I propose a few changes: Let’s say – in the drive for more transparency in both working conditions and supply chains, firms who do not comply – should not be given a platform in the pages of respectable publications to sell their wares. Brands who remain unapologetic in their substandard labour regulations should not be given advertorial space. Brands who still, do not pay the farmers and manufacturers a wage – that is truly reflective of the value of the product they harvest/produce, should not be included in features or in shoots.
The decades of silence, means there is guilt. There is accountability, and in tragic cases like the Rana Plaza incident, there is also blood on their hands. You don’t have to be on the factory floor standing there with a whip in your hand. But if you are part of the infrastructure than enables this modern day slavery to thrive – then you have two choices. Repent and atone for being complicit in your silence and proactive promotion of this deceit, or, step down. Step away, and let others who have a genuine love for the aesthetic and human life take over.

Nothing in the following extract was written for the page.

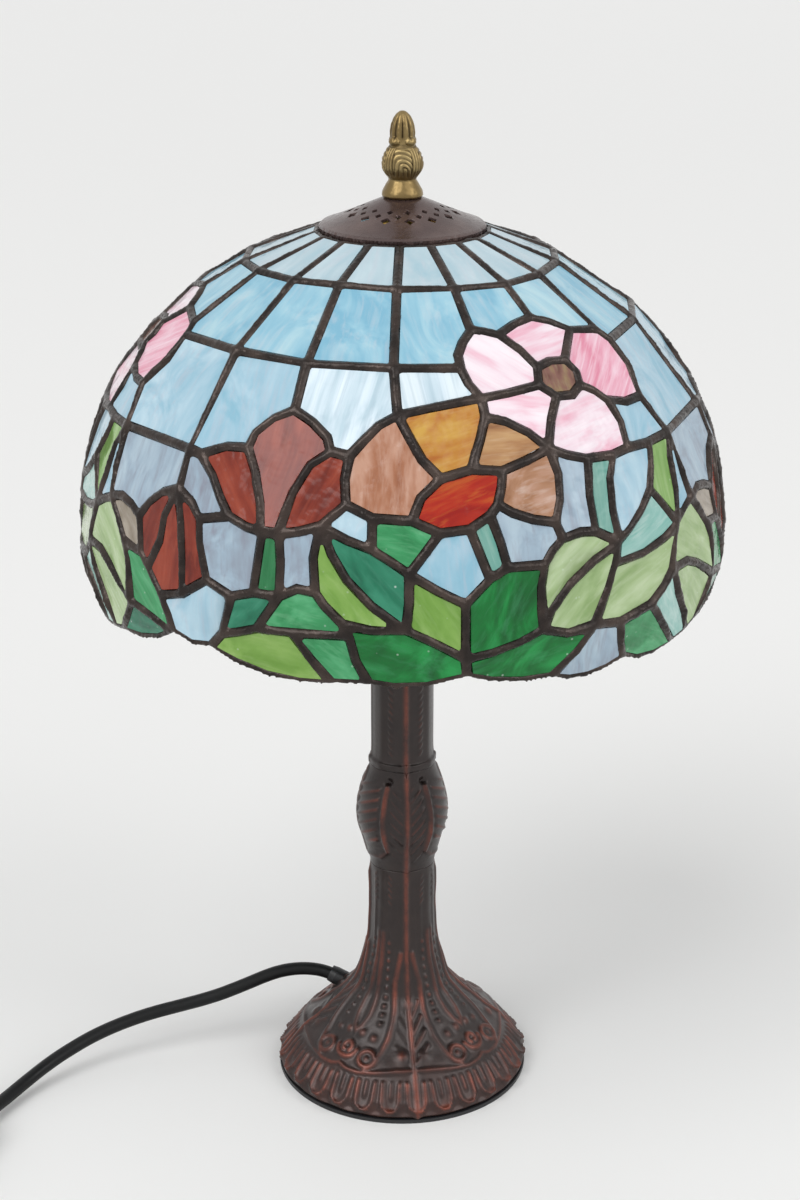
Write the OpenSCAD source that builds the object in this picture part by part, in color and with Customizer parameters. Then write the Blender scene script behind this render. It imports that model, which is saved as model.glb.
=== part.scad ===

The world will not wait. I have always maintained that outside of the glossy pages – fashion is a beacon in society, forecasting, projecting and revealing cultural trends, changes and influences. If the existing infrastructure does not reform at an accelerated rate, if the decision makers still shuffle their feet while they wait to be persuaded of the virtues of ‘ethics’, then we, the outside world, will simply build a new one. So, my message for the September edition is a simple one: Ethical fashion is here to stay. Those who do not meet the basic requirements, those who do not participate in the universal need for empowerment , and choose to remain on the side of exploitation, will soon find themselves obsolete. If it’s not ethical, it’s not luxury. If it’s not ethical – it’s not fashion.